Lawyers who are practitioners in any given court usually have good insights into local judge's attitudes. They may also be aware of information about a judge that is not generally available to the public, like their expertise, practice focus, and reputation before they took the bench. Knowing that while a lawyer your judge participated in a case that generated a published appellate decision on a move-away case, for instance, could provide you a wealth of ideas on how to tailor your presentation. Likewise, knowing whether a judge has been reversed is useful for making sensitive presentations.
Pro per litigants should consider observing a judge going through her calendar over the course of one or more days. You will learn tons about their judicial attitude from watching them in open court, and you may witness other parties get scolded or reprimanded for missteps and so avoid the same mistakes. A simple but classic example is the family court litigant who brings a small retinue of family members who are there to provide familial support, some of whom cannot sit still without gasping, shaking their heads violently, or sobbing.
Rule #3: Notify the Court If the Case Will Be Continued the Day Before
Sometimes one or both attorneys or parties intend to seek a continuance of a hearing, possibly because they want to discuss settlement but often because one or both are not ready to proceed or have late papers to submit.

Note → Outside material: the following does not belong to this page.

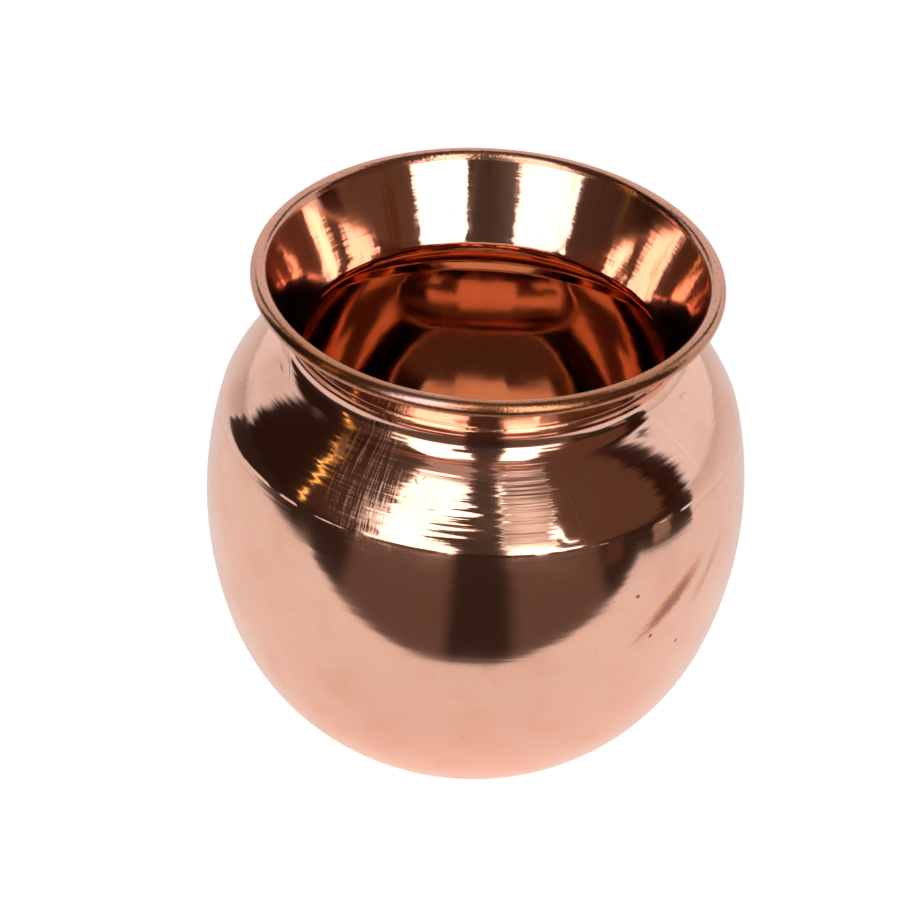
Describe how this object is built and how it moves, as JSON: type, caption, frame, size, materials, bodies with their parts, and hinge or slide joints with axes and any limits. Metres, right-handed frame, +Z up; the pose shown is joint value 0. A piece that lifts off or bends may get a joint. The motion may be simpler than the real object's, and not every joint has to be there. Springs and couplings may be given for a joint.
{
  "type": "copper kalash",
  "caption": "Round-bellied copper water pot with a creased shoulder, a short neck and a flared mouth with a rolled, wired rim.",
  "frame": {"origin": "centre of the flat foot, where the pot stands", "axes": "+Z up along the pot's axis, out of its mouth; X and Y are alike, because every piece is round"},
  "size_m": [0.128, 0.128, 0.1262],
  "materials": {
    "copper_body": "polished spun copper with spinning marks, fine scratches and light tarnish",
    "copper_collar": "polished spun copper, darker and pitted on the rolled rim",
    "rim_wire": "drawn steel wire",
    "brazing_alloy": "copper-phosphorus brazing alloy, ground and polished with the copper"
  },
  "bodies": {
    "root": {"bowl": "copper_body", "shoulder": "copper_body", "collar": "copper_collar", "rim_wire": "rim_wire", "neck_braze": "brazing_alloy", "crease_braze": "brazing_alloy"}
  },
  "joints": []
}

Judges have very different attitudes towards continuances, particularly where they have already read the materials and then are faced with a continuance request. Lawyers who know that a case will not proceed are well advised to contact the courtroom clerk at least a day in advance to give a head's up - otherwise, they may wind up with a judge who justifiably feels "put out". Some allow self-represented parties to give advance notice of agreed upon continuances, but the other side will need to confirm it. Often messages must be left on the clerk's answering machine, and you may not know that number or whether messages were received or acted upon.
Where both sides have attorneysand a particular judge is known to permit it, counsel should always let the court know one or even two days in advance that the hearing is not expected to proceed that day.

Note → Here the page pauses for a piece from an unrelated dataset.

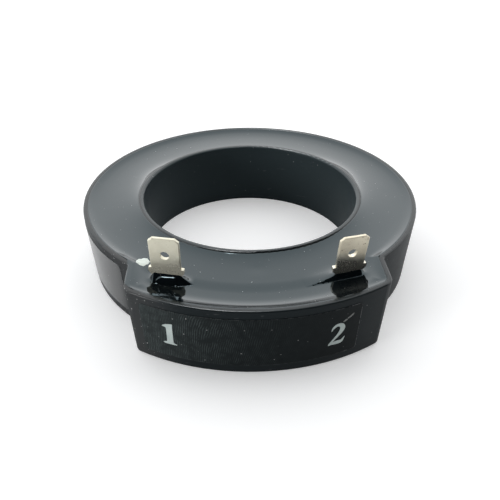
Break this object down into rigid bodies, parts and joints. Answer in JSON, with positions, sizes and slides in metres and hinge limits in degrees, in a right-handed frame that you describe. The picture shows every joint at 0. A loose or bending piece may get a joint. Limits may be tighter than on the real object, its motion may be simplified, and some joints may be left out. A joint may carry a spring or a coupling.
{
  "type": "current transformer",
  "caption": "Potted ring current transformer with a round bore for the conductors, a front boss and quick-connect tab terminals standing out of the cast resin.",
  "frame": {"origin": "on the bore axis, in the base plane that the ring stands on", "axes": "+Z along the bore axis towards the resin face and the terminals; -Y towards the boss that carries the terminals; terminal 1 on the -X side"},
  "size_m": [0.083, 0.0899, 0.0265],
  "materials": {
    "housing_plastic": "black moulded plastic, semi-gloss, with light scuffs",
    "potting_resin": "black cast resin, glossy",
    "terminal_metal": "dull tin plating with fine speckle",
    "label_film": "silver film printed black, satin",
    "marking_paint": "white paint, satin",
    "core_alloy": "wound bright alloy strip",
    "case_plastic": "natural moulded plastic",
    "pad_foam": "soft grey pad",
    "winding_copper": "enamelled copper wire",
    "tape_polyester": "translucent yellow polyester tape",
    "lead_copper": "tinned copper",
    "sleeve_tubing": "varnished insulating sleeve",
    "solder": "bright solder"
  },
  "bodies": {
    "root": {"housing": "housing_plastic", "potting_resin": "potting_resin", "terminal_1": "terminal_metal", "terminal_2": "terminal_metal", "number_label": "label_film", "side_label": "label_film", "paint_dot": "marking_paint", "core": "core_alloy", "core_case_tray": "case_plastic", "core_case_lid": "case_plastic", "core_pad_lower": "pad_foam", "core_pad_upper": "pad_foam", "secondary_winding": "winding_copper", "winding_tape": "tape_polyester", "lead_1": "lead_copper", "lead_2": "lead_copper", "sleeve_1": "sleeve_tubing", "sleeve_2": "sleeve_tubing", "solder_joint_1": "solder", "solder_joint_2": "solder"}
  },
  "joints": []
}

Rule #4: Look At the Local Court Rules, If Any, and the California Rules of Court
Some counties or individual courts have local rules; many do not. Most judges have their own rules and styles, often never to be found in written form. It never hurts to ask the Court clerk, when the judge is off the bench, whether that courtroom follows any specific preferences, customs, or rules of procedures.
Rule #5: Talk to the Judge, Not the Other Party or Lawyer
The time to discuss your case or argue with the other side is before you enter the courtroom. It drives judges nuts when two lawyers, two pro se parties, or any combination of them begin to argue at counsel table as though the judge was not present. Keep your focus on the judge, and generally avoid looking at the other party except for emphasis. Never address the other party directly.

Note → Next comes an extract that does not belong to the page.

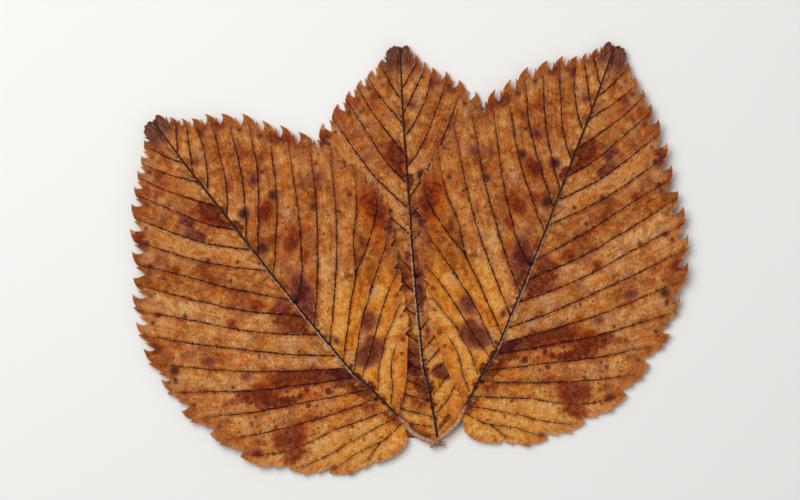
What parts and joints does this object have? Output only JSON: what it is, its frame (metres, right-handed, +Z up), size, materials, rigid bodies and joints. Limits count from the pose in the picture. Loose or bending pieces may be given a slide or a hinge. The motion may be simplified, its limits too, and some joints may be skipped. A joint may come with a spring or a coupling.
{
  "type": "dried leaf",
  "caption": "Flat dried leaf with toothed oval blades fanned out side by side on a short forked stalk, lying upper side up.",
  "frame": {"origin": "on the table, on the flat underside of the middle blade, close under the leaf's weight", "axes": "+Z up, square to the leaf; +Y towards the tip of the middle blade; +X across the fan, to the mirrored blade's side"},
  "size_m": [0.1678, 0.1298, 0.0038],
  "materials": {
    "blade_left": "dry, blotched orange-brown, with dark veins",
    "blade_middle": "dry, blotched orange-brown, with dark veins",
    "blade_right": "dry, blotched orange-brown, with dark veins",
    "stalk": "dry, pale pinkish brown"
  },
  "bodies": {
    "root": {"blade_left": "blade_left", "blade_middle": "blade_middle", "blade_right": "blade_right", "stalk": "stalk"}
  },
  "joints": []
}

If you bring witnesses or support people in the courtroom, tell them in advance to keep control of themselves. This means no interruptions, no head shaking or head nodding, no gasps, and no agitated movements. It is natural that such people have an emotional investment in the outcome. However, if they act in an uncontrolled fashion, that may affect the court's evaluation of you. I don't have many times I told family members this, only to watch them go utterly vacant and stupid because their emotions get out of hand!